### DATA SEGMENT

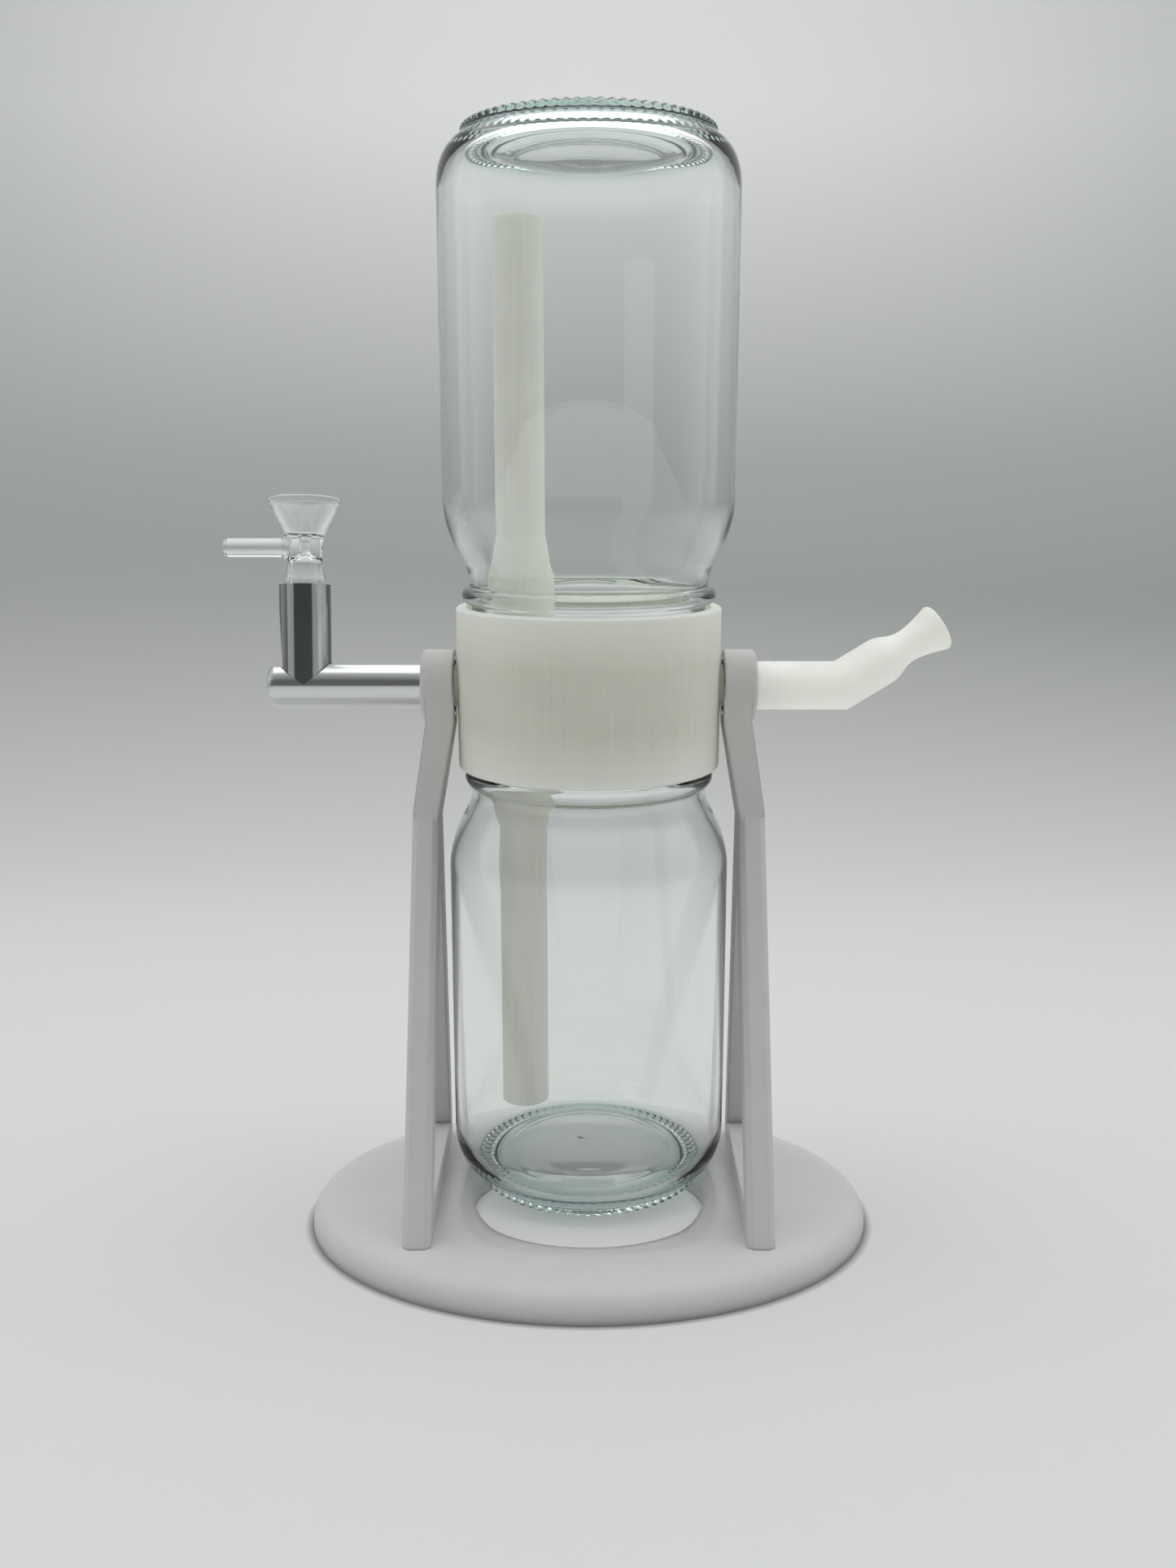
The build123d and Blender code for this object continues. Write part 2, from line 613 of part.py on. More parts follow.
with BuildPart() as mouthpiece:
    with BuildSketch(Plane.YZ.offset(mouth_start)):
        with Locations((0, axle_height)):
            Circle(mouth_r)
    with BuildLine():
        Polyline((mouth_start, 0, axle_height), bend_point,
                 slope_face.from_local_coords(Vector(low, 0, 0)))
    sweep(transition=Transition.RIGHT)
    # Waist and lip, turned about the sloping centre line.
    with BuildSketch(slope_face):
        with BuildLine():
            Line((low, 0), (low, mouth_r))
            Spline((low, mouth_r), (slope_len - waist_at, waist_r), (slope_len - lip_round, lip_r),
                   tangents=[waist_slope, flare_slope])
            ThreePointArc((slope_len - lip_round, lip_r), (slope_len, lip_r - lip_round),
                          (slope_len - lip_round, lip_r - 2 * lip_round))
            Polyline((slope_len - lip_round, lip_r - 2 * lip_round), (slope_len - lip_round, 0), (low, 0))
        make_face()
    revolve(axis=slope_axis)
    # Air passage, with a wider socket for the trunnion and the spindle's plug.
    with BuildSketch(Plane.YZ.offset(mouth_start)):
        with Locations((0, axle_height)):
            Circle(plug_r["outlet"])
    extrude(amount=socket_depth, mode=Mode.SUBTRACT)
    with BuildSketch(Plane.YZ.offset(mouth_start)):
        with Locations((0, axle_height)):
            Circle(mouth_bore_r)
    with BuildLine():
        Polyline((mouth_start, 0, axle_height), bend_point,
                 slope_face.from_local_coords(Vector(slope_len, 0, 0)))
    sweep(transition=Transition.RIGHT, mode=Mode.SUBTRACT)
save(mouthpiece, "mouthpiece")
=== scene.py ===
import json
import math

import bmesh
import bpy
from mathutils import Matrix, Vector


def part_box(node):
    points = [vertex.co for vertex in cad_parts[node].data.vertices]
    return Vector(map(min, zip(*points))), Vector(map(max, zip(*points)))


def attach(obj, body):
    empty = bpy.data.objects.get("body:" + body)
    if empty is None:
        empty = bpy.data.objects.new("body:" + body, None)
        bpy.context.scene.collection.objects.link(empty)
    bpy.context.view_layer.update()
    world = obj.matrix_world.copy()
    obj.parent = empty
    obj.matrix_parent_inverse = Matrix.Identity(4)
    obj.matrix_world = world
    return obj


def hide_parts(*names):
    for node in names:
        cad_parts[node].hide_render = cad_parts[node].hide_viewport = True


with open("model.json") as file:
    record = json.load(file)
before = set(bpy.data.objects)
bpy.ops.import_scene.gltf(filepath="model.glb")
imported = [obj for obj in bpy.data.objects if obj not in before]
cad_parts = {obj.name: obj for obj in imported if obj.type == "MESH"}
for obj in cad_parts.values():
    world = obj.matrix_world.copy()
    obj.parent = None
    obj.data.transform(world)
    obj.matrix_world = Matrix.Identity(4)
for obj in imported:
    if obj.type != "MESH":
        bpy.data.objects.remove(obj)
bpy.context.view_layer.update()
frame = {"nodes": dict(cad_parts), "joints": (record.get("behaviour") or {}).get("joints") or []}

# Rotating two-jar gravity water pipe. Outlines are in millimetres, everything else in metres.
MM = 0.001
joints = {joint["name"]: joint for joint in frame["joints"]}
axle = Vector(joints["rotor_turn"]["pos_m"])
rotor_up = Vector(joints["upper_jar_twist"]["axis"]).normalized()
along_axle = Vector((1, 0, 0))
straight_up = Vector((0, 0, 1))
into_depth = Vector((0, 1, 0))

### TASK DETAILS
Gather up the lines that contain the word "Identity".

### SOLVED EXERCISE
    obj.matrix_parent_inverse = Matrix.Identity(4)
    obj.matrix_world = Matrix.Identity(4)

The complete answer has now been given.